I totally agree about staying with the trend.  I also can't agree more about not knowing what the market will do.As a result, I think it is important to have strict criteria - a clear, and well-defined point at which you will bail out, one that you determine prior to the correction happening, so you can take emotion (hope, fear, greed) out of the execution of your trade.  Otherwise, you run the risk of riding the correction down in the hope (emotion) that it really isn't a correction at all.  And if Chris is right and this turns into something more dramatic, the loss would turn from unfortunate to catastrophic.  After all, not knowing what the market will do must include the chance that Chris is right about the outcome and the timing.

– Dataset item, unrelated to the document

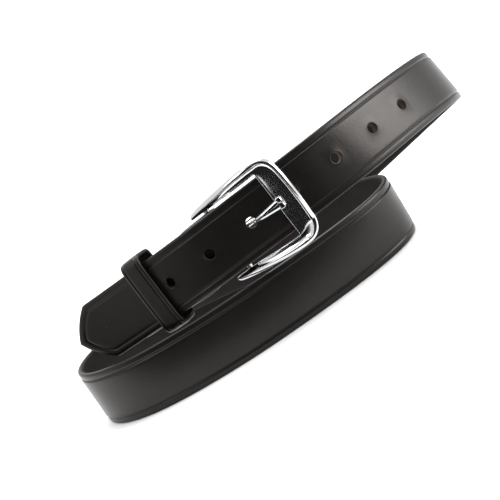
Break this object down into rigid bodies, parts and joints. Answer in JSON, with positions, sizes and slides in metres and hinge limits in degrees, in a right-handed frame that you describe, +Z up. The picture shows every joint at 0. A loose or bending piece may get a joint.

Many - if not most - people do not have this discipline, and they hold on and hold on (hope) and end up selling right at the bottom (fear), when all hope is gone and it looks like the world is going to descend into depths from which it will never recover.
I also agree that its unwise to make trades based on macro observation, but rather from how the market itself is reacting to events.  For example, if it rises on bad news - that's positive.  If it sinks on good news, then that's negative.  High volume down days are not good - and low volume up days following the high volume down days - taken together are a sign of a top.
This stuff isn't easy, or we'd all be rich and retired.